In her first hardcore genre outing, after some memorable performances in films like Breathless 똥파리 (2008) and Sunshine Boys 1999,면회 (2012), the cute but offbeat-looking Kim brings a likeable naturalness to her role of the hard-working, practical A-jung, for whom her sojourn overseas isn't just an excuse to party and blag a foreign paper-qualification. Kim succinctly sketches a complete character with the minimum effort, and proves she can act in English rather than just say the words.
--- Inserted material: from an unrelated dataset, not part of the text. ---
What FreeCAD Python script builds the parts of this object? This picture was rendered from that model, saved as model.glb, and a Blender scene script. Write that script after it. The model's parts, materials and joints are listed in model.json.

Unfortunately, the same can't be said for the two Japanese in the cast who also have English lines: as A-jung's friend, AMAGI Chika 甘木ちか is awkward when speaking English and, in a role that later requires perfect English, OHATA Nanako 大畠奈菜子 is simply indecipherable. Both actresses urgently need to be re-voiced, especially Ohata, as this weakness harms the film dramatically.
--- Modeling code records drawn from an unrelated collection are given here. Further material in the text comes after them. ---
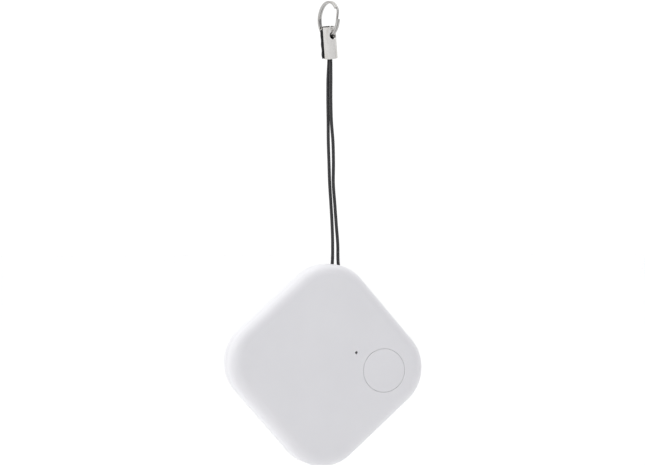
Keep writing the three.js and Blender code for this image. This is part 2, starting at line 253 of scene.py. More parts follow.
def make_room(front, sides, back_shade):
    """White walls all round. The front and the back throw less light on the object than
    the sides do, though the camera sees every wall as white."""
    world = bpy.data.worlds.new("room")
    world.use_nodes = True
    bpy.context.scene.world = world
    room = Nodes(world.node_tree)
    heading = room.add("ShaderNodeTexCoord", output="Generated")
    forwards = room.split(heading)[1]
    seen = room.add("ShaderNodeLightPath", output="Is Camera Ray")
    scattered = room.add("ShaderNodeLightPath", output="Is Diffuse Ray")
    stops = [(0.04, front), (0.30, sides), (0.55, (1.06, 1.06, 1.06))]
    walls = room.add("ShaderNodeValToRGB", {"stops": stops}, {0: forwards * 0.5 + 0.5 + seen})
    shaded = 1 - (forwards > 0.55) * scattered * back_shade
    background = room.tree.nodes["Background"]
    room.tree.links.new(walls.socket, background.inputs["Color"])
    room.tree.links.new(shaded.socket, background.inputs["Strength"])


make_floor()
make_room(front=(0.29, 0.29, 0.30), sides=(0.70, 0.70, 0.72), back_shade=0.42)
soft_light("key_light", place=(-0.60, -0.12, 0.30), size=0.40, power=0.8)
sky_light(strength=0.9, spread_angle=radians(60))


# ---------- strap cord
# Black nylon cord, braided from sixteen yarns and 0.8 mm thick. It goes down from the
# ferrule, round the post inside the case and up again, and both ends stay in the crimp.

cord_diameter = 0.8
cord_sides = 32
cord_step = 0.09
yarns = 8  # each way round
yarn_pitch = 0.46
yarn_relief = 0.05
yarn_dip = 0.45  # share of a yarn's height lost where it goes under
post_place = (1.6, 19.3)
case_roll = radians(3.7)
turn_radius = 1.65
strand_spread = 0.77
slot_middle = Vector((-0.04, 0, 4.7))
left_strand = [
    (0.13, 0.82, -10.05), (0.36, 1.15, -11.80), (0.48, 1.42, -13.35),
    (0.11, 0.95, -18), (-0.01, 0.66, -23), (-0.02, 0.42, -28),
    (-0.05, 0.19, -33), (0.08, 0.08, -38), (0.28, 0.16, -43),
    (0.62, 0.22, -48), (0.88, 0.12, -53), (0.98, 0.04, -57.5),
]
right_strand = [
    (0.34, 0.10, -10.15), (0.56, 0.44, -11.90), (0.70, 0.63, -13.35),
    (0.61, 0.21, -18), (0.51, -0.06, -23), (0.60, -0.18, -28),
    (1.01, -0.13, -33), (1.16, -0.08, -38), (1.10, -0.16, -43),
    (1.46, -0.20, -48), (1.86, -0.12, -53), (2.24, -0.04, -57.5),
]

# Sizes are in millimetres. The case is drawn lying on its back, with x to the right, y
# towards the strap corner and z towards the button side, and stand_up hangs it up.
in_metres = Matrix.Scale(0.001, 4)
case_middle = sum(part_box("back_cover"), Vector()) / 2
case_middle.y = 0
stand_up = (
    Matrix.Translation(case_middle)
    @ Matrix.Rotation(case_roll, 4, "Y")
    @ Matrix.Rotation(pi / 2, 4, "X")
    @ in_metres
)


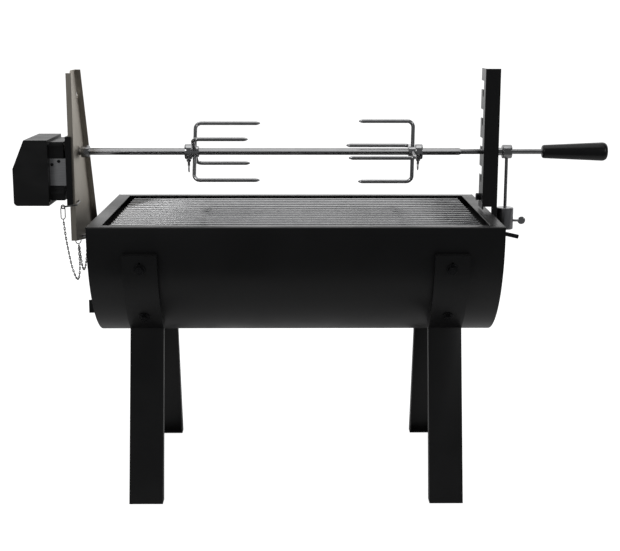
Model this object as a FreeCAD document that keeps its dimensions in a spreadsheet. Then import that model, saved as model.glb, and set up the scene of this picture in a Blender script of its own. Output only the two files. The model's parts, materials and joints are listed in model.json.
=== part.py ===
"""Charcoal spit roaster: an open half barrel on four folded legs, with two uprights, a battery
motor, and a square spit that carries two forks and a balance weight.

Millimetres. +Z is up, +X runs along the barrel towards the spit's handle, and the user stands at
-Y. Pieces are drawn about the middle of the barrel on the ground, and then moved along X so that
the origin is under the middle of the whole roaster.
"""
import FreeCAD
import Part
import Sketcher
import math
import os

from FreeCAD import Placement, Rotation, Vector

DOC = FreeCAD.newDocument("SpitRoaster")
SHEET = DOC.addObject("Spreadsheet::Sheet", "Sizes")

SIZES = [
    # barrel
    ("barrel_length", 600.0), ("barrel_radius", 175.0), ("barrel_axis_z", 407.0), ("rim_z", 418.0),
    ("rim_flange", 18.0), ("end_flange", 20.0), ("skin", 1.5), ("hem", 12.0),
    # legs
    ("leg_x", 224.0), ("leg_width", 50.0), ("leg_standoff", 12.0), ("leg_sheet", 2.0),
    ("leg_top_angle", 9.0), ("leg_bend_angle", 55.0), ("foot_y", 174.0), ("leg_depth", 20.0),
    ("upper_bolt_angle", 15.4), ("lower_bolt_angle", 43.3), ("bolt_radius", 4.0),
    # grates
    ("grate_top_z", 414.5), ("grate_wire", 2.5), ("grate_pitch", 20.0), ("grate_half_length", 273.0),
    ("coal_top_z", 296.0), ("coal_wire", 2.0),
    # spit
    ("spit_z", 508.5), ("rod_flat", 8.0), ("rod_left", -362.0), ("rod_square_end", 255.0),
    ("neck_radius", 4.0), ("grip_start", 382.0), ("grip_end", 482.5), ("fit", 0.06),
    ("tine_radius", 47.5), ("tine_wire", 3.0),
    # uprights
    ("slot_pitch", 43.8), ("left_web_x", -337.0), ("right_web_x", 288.0), ("upright_sheet", 2.0),
    ("upright_top_z", 634.0),
    # motor
    ("case_left", -426.0), ("case_right", -373.0), ("case_front", -60.0), ("case_back", 58.0),
    ("case_bottom", 432.0), ("case_top", 531.0), ("case_wall", 2.5), ("plate_x", -347.0),
    ("neck_end", -352.0), ("gear_module", 0.8), ("pinion_teeth", 12.0), ("wheel_teeth", 36.0),
    ("switch_reach", 3.0), ("switch_z", 478.0), ("battery_z", 453.5), ("battery_x", -399.0),
    # lock pins and vent
    ("lock_left_y", 92.0), ("lock_left_z", 370.0), ("lock_right_y", 0.0), ("lock_right_z", 381.0),
    ("pin_radius", 2.5), ("pin_hole", 2.8), ("anchor_y", 4.0), ("anchor_z", 376.0),
    ("vent_z", 282.0), ("vent_hole", 3.6), ("vent_pitch", 15.0), ("vent_y", -46.0),
    # chains
    ("hook_y", -25.3), ("hook_z", 435.0), ("chain_radius", 1.1),
]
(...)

Aside from Kim, none of the other Asians — drawn from US and Japan-based actors — get much of a chance to register as characters. Best of the lot is Shijimi しじみ (former AV actress MOCHIDA Akane 持田茜), who provides some passing nudity and throws herself into the role of the group's bitch-on-wheels who meets a suitably horrible fate. As the two main Caucasians, Adam LaFRAMBOISE and Julian CURTIS are fine as the backwoods brothers, with the former chewing the scenery as a racist, axe-wielding psycho.

Co-produced by Ko MORI 森浩太郎's LA-based Eleven Arts, the film looks good on a budget, with d.p. KIZU Toshihiko 木津俊彦 bringing some simple poetry to daytime landscapes and spooky menace to nocturnal scenes. At under 80 minutes, Beautiful Day doesn't push itself farther than the material can stetch, and even manages to set up the possibility of a sequel as well. The English title comes from the song It's a Beautiful Day to Be Alive, used ironically at several points.